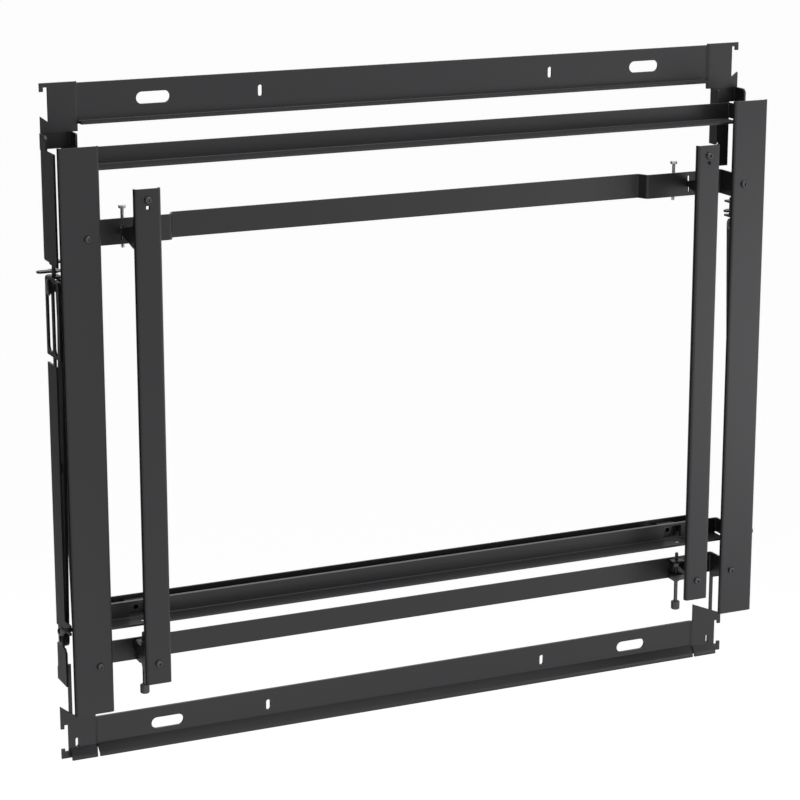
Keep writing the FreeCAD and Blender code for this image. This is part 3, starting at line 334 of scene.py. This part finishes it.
def materials():
    """The four finishes, made once, by the record's slot names."""
    if "frame_coat" not in bpy.data.materials:
        coat, hardware = bpy.context.scene.mount_coat, bpy.context.scene.mount_hardware
        group = grain_group()
        finish_material("frame_coat", group, coat.color, coat.roughness, grain=1 / coat.grain,
                        mottle=7.0, shade=0.1, spread=0.06, depth=0.05 * MM, metal=0.0,
                        shine=0.03)
        # The dark black zinc of the screws also carries painted shadow round their heads
        finish_material("black_steel", group, hardware.steel_and_head_shadow, 0.42, grain=2500.0, mottle=60.0,
                        shade=0.15, spread=0.08, depth=0.02 * MM, metal=0.5, shine=0.1)
        finish_material("zinc_steel", group, hardware.zinc, 0.3, grain=2500.0, mottle=80.0,
                        shade=0.08, spread=0.06, depth=0.02 * MM, metal=0.95, shine=0.5)
        finish_material("nylon", group, hardware.nylon, 0.55, grain=1800.0, mottle=40.0,
                        shade=0.1, spread=0.05, depth=0.02 * MM, metal=0.0, shine=0.1)
    return bpy.data.materials


# Mesh helpers
def merged_copy(node):
    """A bmesh of the node with its loose triangles merged back into flat faces."""
    bm = bmesh.new()
    bm.from_mesh(frame["nodes"][node].data)
    bmesh.ops.remove_doubles(bm, verts=bm.verts, dist=NODE_MERGE)
    bmesh.ops.dissolve_limit(bm, angle_limit=FLAT_ANGLE, verts=bm.verts, edges=bm.edges)
    return bm


def soften(bm, geom, width):
    """Rounds the given edges off with a narrow bevel."""
    bmesh.ops.bevel(bm, geom=geom, offset=width, affect="EDGES", segments=2, profile=0.5,
                    material=-1, clamp_overlap=True)


def points_of(geometry):
    return [item for item in geometry if isinstance(item, bmesh.types.BMVert)]


def square_to(axis):
    """A direction square to the axis."""
    return ACROSS if abs(axis.x) < 0.5 else UPWARD


def lathe(bm, profile, origin, axis, steps=PIN_STEPS, closed=False):
    """Spins (radius, along) points in millimetres round an axis through the origin."""
    side = square_to(axis)
    verts = [bm.verts.new(origin + (axis * along + side * radius) * MM)
             for radius, along in profile]
    pairs = list(zip(verts, verts[1:])) + ([(verts[-1], verts[0])] if closed else [])
    edges = [bm.edges.new(pair) for pair in pairs]
    bmesh.ops.spin(bm, geom=verts + edges, cent=origin, axis=axis, dvec=(0, 0, 0), angle=math.tau,
                   steps=steps, use_merge=True)
    bmesh.ops.remove_doubles(bm, verts=bm.verts, dist=LATHE_MERGE)
    bmesh.ops.recalc_face_normals(bm, faces=bm.faces)


def turned(bm, places, radii, origin, axis):
    """Turned piece with one radius between each two places and domed heads at its ends."""
    steps = list(zip(places, places[1:], radii))
    low, high, radius = steps[0]
    profile = [(radius * r, high - (high - low) * h) for r, h in DOME] + [(radius, high)]
    for low, high, radius in steps[1:-1]:
        profile += [(radius, low), (radius, high)]
    low, high, radius = steps[-1]
    profile += [(radius, low)] + [(radius * r, low + (high - low) * h) for r, h in reversed(DOME)]
    lathe(bm, profile, origin, axis)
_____
» DIRECTIONS
Your task is to quote all of the data word for word.

» OUTPUT OF THE EXERCISE
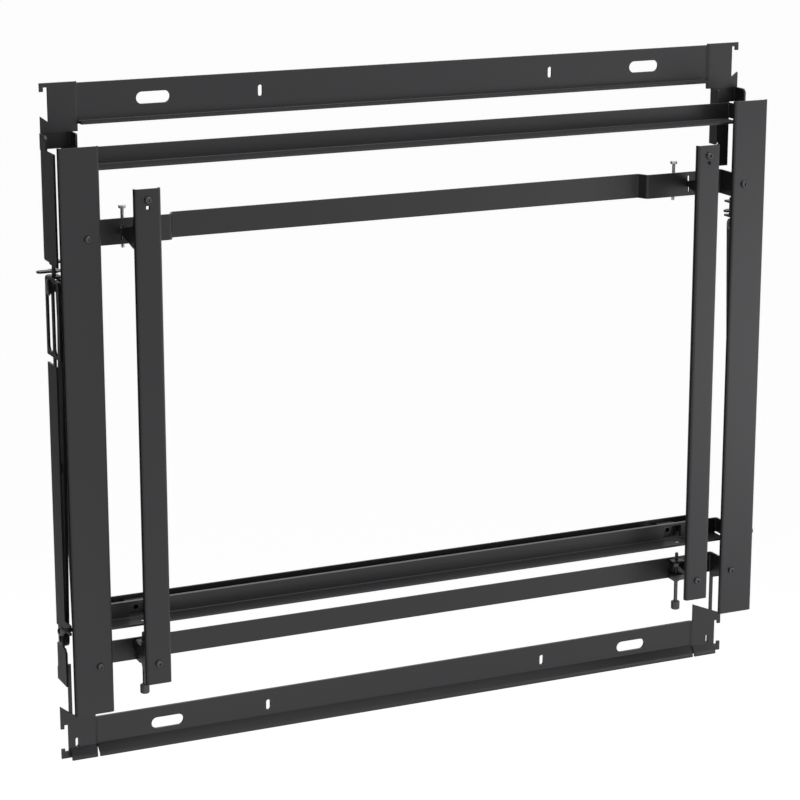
Keep writing the FreeCAD and Blender code for this image. This is part 3, starting at line 334 of scene.py. This part finishes it.
def materials():
    """The four finishes, made once, by the record's slot names."""
    if "frame_coat" not in bpy.data.materials:
        coat, hardware = bpy.context.scene.mount_coat, bpy.context.scene.mount_hardware
        group = grain_group()
        finish_material("frame_coat", group, coat.color, coat.roughness, grain=1 / coat.grain,
                        mottle=7.0, shade=0.1, spread=0.06, depth=0.05 * MM, metal=0.0,
                        shine=0.03)
        # The dark black zinc of the screws also carries painted shadow round their heads
        finish_material("black_steel", group, hardware.steel_and_head_shadow, 0.42, grain=2500.0, mottle=60.0,
                        shade=0.15, spread=0.08, depth=0.02 * MM, metal=0.5, shine=0.1)
        finish_material("zinc_steel", group, hardware.zinc, 0.3, grain=2500.0, mottle=80.0,
                        shade=0.08, spread=0.06, depth=0.02 * MM, metal=0.95, shine=0.5)
        finish_material("nylon", group, hardware.nylon, 0.55, grain=1800.0, mottle=40.0,
                        shade=0.1, spread=0.05, depth=0.02 * MM, metal=0.0, shine=0.1)
    return bpy.data.materials


# Mesh helpers
def merged_copy(node):
    """A bmesh of the node with its loose triangles merged back into flat faces."""
    bm = bmesh.new()
    bm.from_mesh(frame["nodes"][node].data)
    bmesh.ops.remove_doubles(bm, verts=bm.verts, dist=NODE_MERGE)
    bmesh.ops.dissolve_limit(bm, angle_limit=FLAT_ANGLE, verts=bm.verts, edges=bm.edges)
    return bm


def soften(bm, geom, width):
    """Rounds the given edges off with a narrow bevel."""
    bmesh.ops.bevel(bm, geom=geom, offset=width, affect="EDGES", segments=2, profile=0.5,
                    material=-1, clamp_overlap=True)


def points_of(geometry):
    return [item for item in geometry if isinstance(item, bmesh.types.BMVert)]


def square_to(axis):
    """A direction square to the axis."""
    return ACROSS if abs(axis.x) < 0.5 else UPWARD


def lathe(bm, profile, origin, axis, steps=PIN_STEPS, closed=False):
    """Spins (radius, along) points in millimetres round an axis through the origin."""
    side = square_to(axis)
    verts = [bm.verts.new(origin + (axis * along + side * radius) * MM)
             for radius, along in profile]
    pairs = list(zip(verts, verts[1:])) + ([(verts[-1], verts[0])] if closed else [])
    edges = [bm.edges.new(pair) for pair in pairs]
    bmesh.ops.spin(bm, geom=verts + edges, cent=origin, axis=axis, dvec=(0, 0, 0), angle=math.tau,
                   steps=steps, use_merge=True)
    bmesh.ops.remove_doubles(bm, verts=bm.verts, dist=LATHE_MERGE)
    bmesh.ops.recalc_face_normals(bm, faces=bm.faces)


def turned(bm, places, radii, origin, axis):
    """Turned piece with one radius between each two places and domed heads at its ends."""
    steps = list(zip(places, places[1:], radii))
    low, high, radius = steps[0]
    profile = [(radius * r, high - (high - low) * h) for r, h in DOME] + [(radius, high)]
    for low, high, radius in steps[1:-1]:
        profile += [(radius, low), (radius, high)]
    low, high, radius = steps[-1]
    profile += [(radius, low)] + [(radius * r, low + (high - low) * h) for r, h in reversed(DOME)]
    lathe(bm, profile, origin, axis)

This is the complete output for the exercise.